What the exercise asks ->
From the listing that follows, extract every line and set it down unaltered.

Start of Data in this exercise

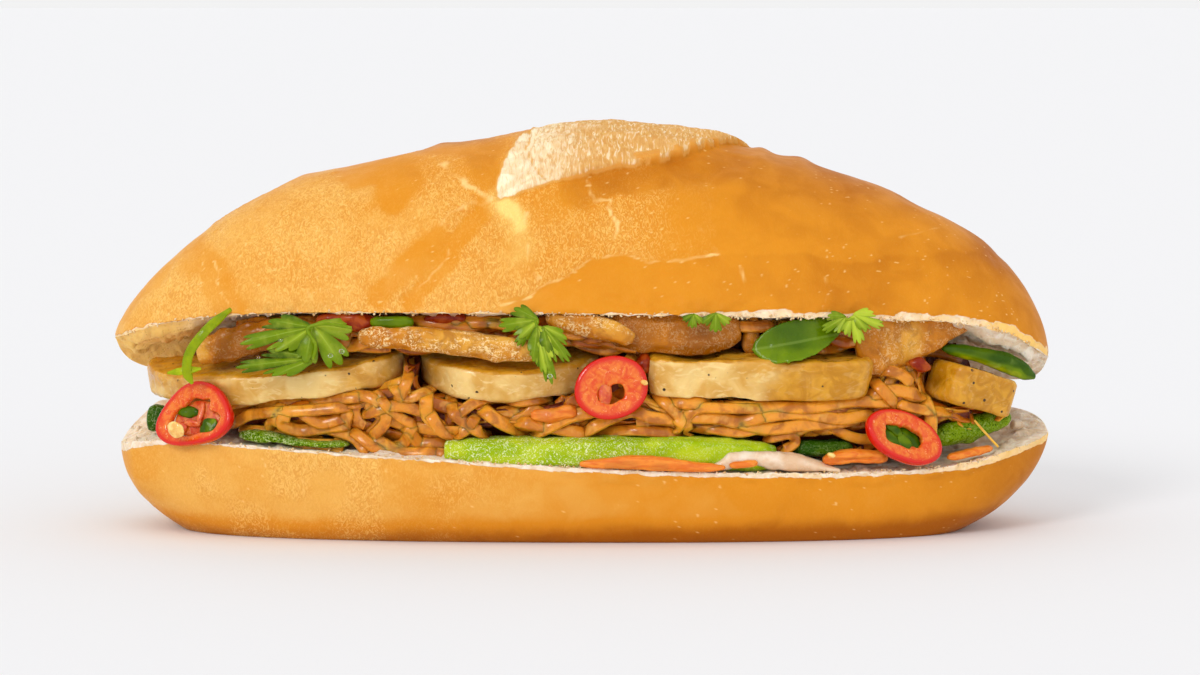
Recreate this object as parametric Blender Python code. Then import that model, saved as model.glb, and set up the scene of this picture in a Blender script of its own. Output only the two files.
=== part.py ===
"""Filled banh mi sandwich: a split wheat roll, still joined along its back, with its fillings.

Metres, +Z up. The roll lies along X, its open side faces -Y and its flat underside rests on Z = 0.
All sizes below are in millimetres, and become metres when a mesh is made.
"""

import math

import bmesh
import bpy
from mathutils import Euler, Matrix, Vector
from mathutils.bvhtree import BVHTree

for old in list(bpy.data.objects):
    bpy.data.objects.remove(old, do_unlink=True)

MM = 0.001
GAP = 0.35
PRESS_GAP = 0.55
SHARP_ANGLE = 50.0

# The roll, seen from above: a long superellipse.
HALF_LENGTH = 110.0
HALF_WIDTH = 40.0
PLAN_POWER = 2.3

# The two front lips, as heights along X, and the slopes of the cut faces behind them.
UPPER_LIP = (
    (-110, 44.5), (-97, 49.3), (-75, 52.2), (-40, 52.9),
    (20, 52.4), (80, 50.5), (98, 47.2), (110, 40),
)
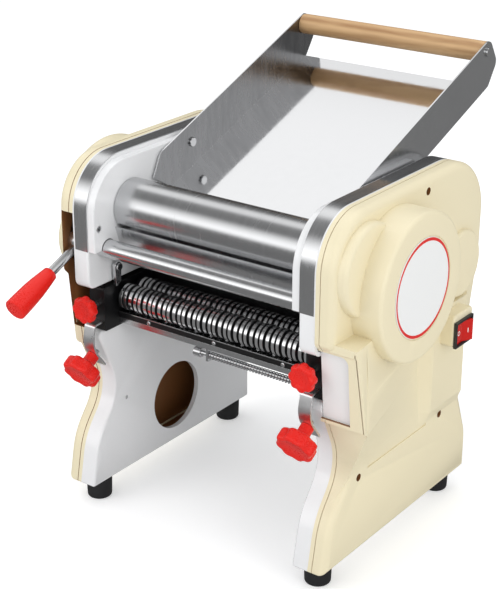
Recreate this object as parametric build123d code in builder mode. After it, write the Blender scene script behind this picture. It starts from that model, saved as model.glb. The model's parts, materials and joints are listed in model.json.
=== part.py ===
from build123d import *
import math
import os

# Electric pasta maker: two sheet rollers above a pair of noodle cutters, driven by a motor at the side.
#
# Millimetres, +Z up. X runs along the rollers, -Y is the front where the noodles come out, and +X is the
# side with the gear train and the switch. The pieces are drawn in the machine frame, whose Y = 0 lies
# midway between the feet, and are moved by ORIGIN when they are written, so that the part's origin is
# the middle of its base.

# ---------------------------------------------------------------- driving dimensions
ORIGIN = (1.2, 13.5, 0.0)         # middle of the base, seen in the machine frame

LINER_IN = 108.0                    # half width between the liners
FRAME_IN = 116.0                    # half width between the side frames
FRAME_OUT = 132.5                   # outer face of a side frame
COVER_FACE = 150.0                  # plain outer face of a side cover
WALL = 2.5                          # moulded wall of the covers
SKIN = 5.0                          # web of a side frame
RIM = 4.0                           # rim wall of a side frame
FLOOR = 21.0                        # height of the frames above the table
TOP = 346.5                         # top of the head
HEAD_FRONT = -121.5                 # front of the head

ROLLER_R = 25.0
JOURNAL_R = 10.0
SPINDLE_R = 8.0                     # where the gears sit
REAR_ROLLER = (-28.0, 266.0)        # (y, z) of an axis that runs along X
FRONT_ROLLER = (-68.9, 296.5)
GAP_STROKE = 3.0                    # how far the front roller backs away
RUN = 0.05                          # radial clearance of a shaft in its hole

LEVER = (-102.0, 262.7)
LEVER_ROD_R = 8.5
LEVER_SLOPE = 23.3                  # degrees below level, at rest
LEVER_X = -141.0
ECCENTRIC = 3.82                    # throw of the gap cam

CUTTER_FRONT = (-77.0, 207.0)
CUTTER_SPACING = 22.65
CUTTER_REAR = (CUTTER_FRONT[0] + CUTTER_SPACING, CUTTER_FRONT[1])
CUTTER_R = 12.75
CORE_R = 9.5
CUTTER_PITCH = 17.4
DISC_WIDTH = 8.3
CHEEK_IN = 113.0
CHEEK_OUT = 131.0
LEDGE = 179.0                       # shelf of the frame that carries the cutter unit

TRAY_HALF = 106.2
TRAY_SHEET = 1.5
TRAY_TILT = 20.66
TRAY_PIVOT = (18.4, 335.1)
HANDLE = (205.0, 416.0)

SHOULDER = 7.0                      # rounding of the covers' outer edge
MAIN_BOSS = (-29.5, 269.5)          # middle of the round housing over the main gear
BOSS_R = 67.0
BOSS_FACE = 180.0
BADGE_R = 44.5
BADGE_SINK = 1.0
WINDOW_END = 162.0                  # outer end of the plate in the cover's front
CORNER_X = 177.0                    # lower end of the front corner of the lower housing
CORNER_TOP_X = 171.0                # upper end of that corner
HOUSING_TOP = 240.5
HOUSING_FRONT = -118.0
WINDOW_TOP = 231.0
STEP_X = 154.5                      # its plain rear half, behind the step
STEP_Y = 41.5
SWITCH_PAD = (52.0, 87.0, 180.0, 211.5)
PAD_FACE = 168.0

MOTOR_R = 43.0
CAPACITOR = (136.5, 150.0)          # (x, z) of its axis, which runs along Y
CAPACITOR_R = 13.0
SWITCH = (68.0, 192.5)
ROCKER_X = 163.0
ROCKER_TILT = math.radians(12)      # to each side of the middle
PIVOT_R = 1.5
TIE_RODS = [(98.0, 300.0), (106.0, 228.0)]
LINER_SCREWS = [(-113.9, 284.4), (60.0, 330.0), (70.0, 274.0)]

KNOB_X = 121.65                     # half distance between the hand knobs
TOP_KNOB = (-126.8, 205.0)          # middle of the outer face, as (y, z)
TOP_KNOB_R = 13.2
CLAMP_KNOB = (-135.5, 142.0)
CLAMP_KNOB_R = 18.3
CLAMP_SLOPE = 31.9                  # degrees that the clamp screws rise towards the machine
STUD_R = 3.0

# ---------------------------------------------------------------- gears: module, teeth, face range in X
MODULE_ROLLER = 3.0
MODULE_MAIN = 2.0
MODULE_CUTTER = 1.5
MODULE_MOTOR = 1.25
TEETH_ROLLER = 17
TEETH_MAIN = 58
TEETH_PINION = 13
TEETH_DRIVE = 30
TEETH_IDLER = 21
TEETH_CUTTER = 15
TEETH_WHEEL = 60
MESH_SLACK = 0.1                    # added to each centre distance

slide_angle = math.atan2(FRONT_ROLLER[1] - REAR_ROLLER[1], FRONT_ROLLER[0] - REAR_ROLLER[0])
SLIDE = (math.cos(slide_angle), math.sin(slide_angle))


def toward(start, angle, distance):
    """Point at a distance from another, in the YZ plane, with the angle in degrees from +Y."""
    a = math.radians(angle)
    return (start[0] + distance * math.cos(a), start[1] + distance * math.sin(a))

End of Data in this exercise

Answer to the problem ->
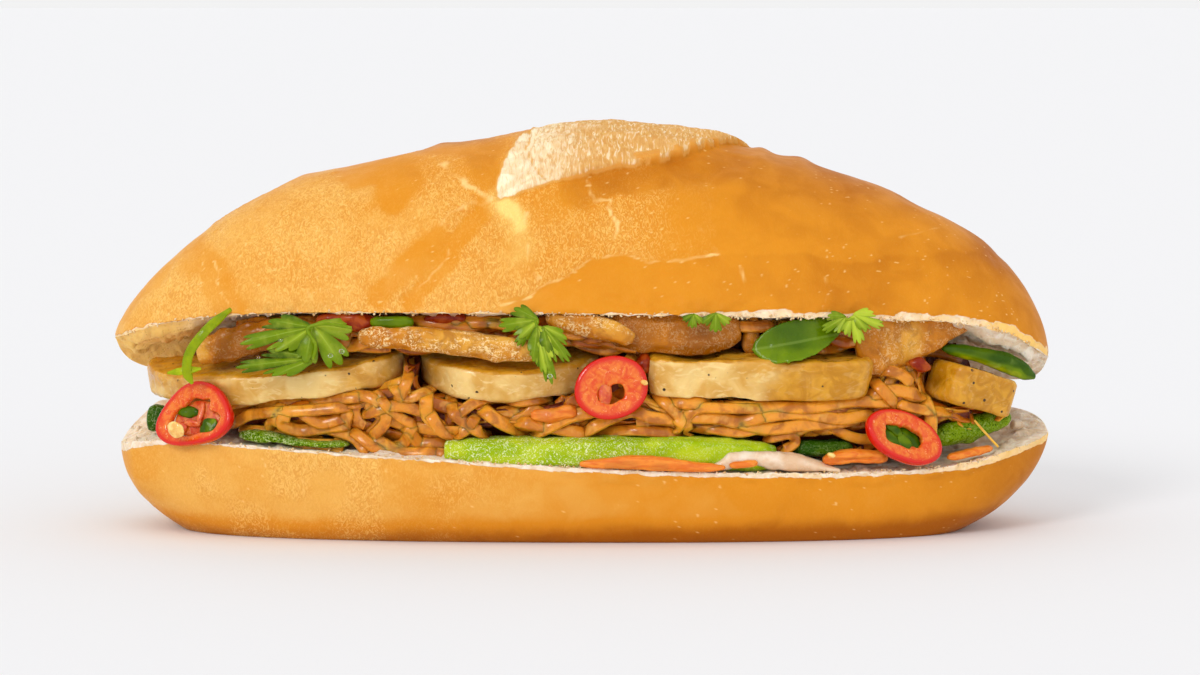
Recreate this object as parametric Blender Python code. Then import that model, saved as model.glb, and set up the scene of this picture in a Blender script of its own. Output only the two files.
=== part.py ===
"""Filled banh mi sandwich: a split wheat roll, still joined along its back, with its fillings.

Metres, +Z up. The roll lies along X, its open side faces -Y and its flat underside rests on Z = 0.
All sizes below are in millimetres, and become metres when a mesh is made.
"""

import math

import bmesh
import bpy
from mathutils import Euler, Matrix, Vector
from mathutils.bvhtree import BVHTree

for old in list(bpy.data.objects):
    bpy.data.objects.remove(old, do_unlink=True)

MM = 0.001
GAP = 0.35
PRESS_GAP = 0.55
SHARP_ANGLE = 50.0

# The roll, seen from above: a long superellipse.
HALF_LENGTH = 110.0
HALF_WIDTH = 40.0
PLAN_POWER = 2.3

# The two front lips, as heights along X, and the slopes of the cut faces behind them.
UPPER_LIP = (
    (-110, 44.5), (-97, 49.3), (-75, 52.2), (-40, 52.9),
    (20, 52.4), (80, 50.5), (98, 47.2), (110, 40),
)
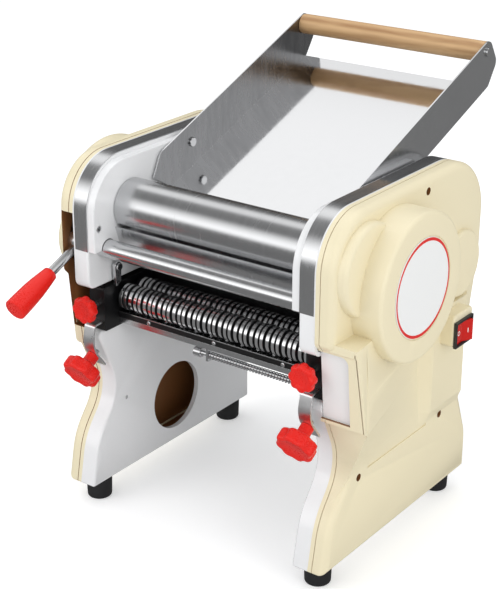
Recreate this object as parametric build123d code in builder mode. After it, write the Blender scene script behind this picture. It starts from that model, saved as model.glb. The model's parts, materials and joints are listed in model.json.
=== part.py ===
from build123d import *
import math
import os

# Electric pasta maker: two sheet rollers above a pair of noodle cutters, driven by a motor at the side.
#
# Millimetres, +Z up. X runs along the rollers, -Y is the front where the noodles come out, and +X is the
# side with the gear train and the switch. The pieces are drawn in the machine frame, whose Y = 0 lies
# midway between the feet, and are moved by ORIGIN when they are written, so that the part's origin is
# the middle of its base.

# ---------------------------------------------------------------- driving dimensions
ORIGIN = (1.2, 13.5, 0.0)         # middle of the base, seen in the machine frame

LINER_IN = 108.0                    # half width between the liners
FRAME_IN = 116.0                    # half width between the side frames
FRAME_OUT = 132.5                   # outer face of a side frame
COVER_FACE = 150.0                  # plain outer face of a side cover
WALL = 2.5                          # moulded wall of the covers
SKIN = 5.0                          # web of a side frame
RIM = 4.0                           # rim wall of a side frame
FLOOR = 21.0                        # height of the frames above the table
TOP = 346.5                         # top of the head
HEAD_FRONT = -121.5                 # front of the head

ROLLER_R = 25.0
JOURNAL_R = 10.0
SPINDLE_R = 8.0                     # where the gears sit
REAR_ROLLER = (-28.0, 266.0)        # (y, z) of an axis that runs along X
FRONT_ROLLER = (-68.9, 296.5)
GAP_STROKE = 3.0                    # how far the front roller backs away
RUN = 0.05                          # radial clearance of a shaft in its hole

LEVER = (-102.0, 262.7)
LEVER_ROD_R = 8.5
LEVER_SLOPE = 23.3                  # degrees below level, at rest
LEVER_X = -141.0
ECCENTRIC = 3.82                    # throw of the gap cam

CUTTER_FRONT = (-77.0, 207.0)
CUTTER_SPACING = 22.65
CUTTER_REAR = (CUTTER_FRONT[0] + CUTTER_SPACING, CUTTER_FRONT[1])
CUTTER_R = 12.75
CORE_R = 9.5
CUTTER_PITCH = 17.4
DISC_WIDTH = 8.3
CHEEK_IN = 113.0
CHEEK_OUT = 131.0
LEDGE = 179.0                       # shelf of the frame that carries the cutter unit

TRAY_HALF = 106.2
TRAY_SHEET = 1.5
TRAY_TILT = 20.66
TRAY_PIVOT = (18.4, 335.1)
HANDLE = (205.0, 416.0)

SHOULDER = 7.0                      # rounding of the covers' outer edge
MAIN_BOSS = (-29.5, 269.5)          # middle of the round housing over the main gear
BOSS_R = 67.0
BOSS_FACE = 180.0
BADGE_R = 44.5
BADGE_SINK = 1.0
WINDOW_END = 162.0                  # outer end of the plate in the cover's front
CORNER_X = 177.0                    # lower end of the front corner of the lower housing
CORNER_TOP_X = 171.0                # upper end of that corner
HOUSING_TOP = 240.5
HOUSING_FRONT = -118.0
WINDOW_TOP = 231.0
STEP_X = 154.5                      # its plain rear half, behind the step
STEP_Y = 41.5
SWITCH_PAD = (52.0, 87.0, 180.0, 211.5)
PAD_FACE = 168.0

MOTOR_R = 43.0
CAPACITOR = (136.5, 150.0)          # (x, z) of its axis, which runs along Y
CAPACITOR_R = 13.0
SWITCH = (68.0, 192.5)
ROCKER_X = 163.0
ROCKER_TILT = math.radians(12)      # to each side of the middle
PIVOT_R = 1.5
TIE_RODS = [(98.0, 300.0), (106.0, 228.0)]
LINER_SCREWS = [(-113.9, 284.4), (60.0, 330.0), (70.0, 274.0)]

KNOB_X = 121.65                     # half distance between the hand knobs
TOP_KNOB = (-126.8, 205.0)          # middle of the outer face, as (y, z)
TOP_KNOB_R = 13.2
CLAMP_KNOB = (-135.5, 142.0)
CLAMP_KNOB_R = 18.3
CLAMP_SLOPE = 31.9                  # degrees that the clamp screws rise towards the machine
STUD_R = 3.0

# ---------------------------------------------------------------- gears: module, teeth, face range in X
MODULE_ROLLER = 3.0
MODULE_MAIN = 2.0
MODULE_CUTTER = 1.5
MODULE_MOTOR = 1.25
TEETH_ROLLER = 17
TEETH_MAIN = 58
TEETH_PINION = 13
TEETH_DRIVE = 30
TEETH_IDLER = 21
TEETH_CUTTER = 15
TEETH_WHEEL = 60
MESH_SLACK = 0.1                    # added to each centre distance

slide_angle = math.atan2(FRONT_ROLLER[1] - REAR_ROLLER[1], FRONT_ROLLER[0] - REAR_ROLLER[0])
SLIDE = (math.cos(slide_angle), math.sin(slide_angle))


def toward(start, angle, distance):
    """Point at a distance from another, in the YZ plane, with the angle in degrees from +Y."""
    a = math.radians(angle)
    return (start[0] + distance * math.cos(a), start[1] + distance * math.sin(a))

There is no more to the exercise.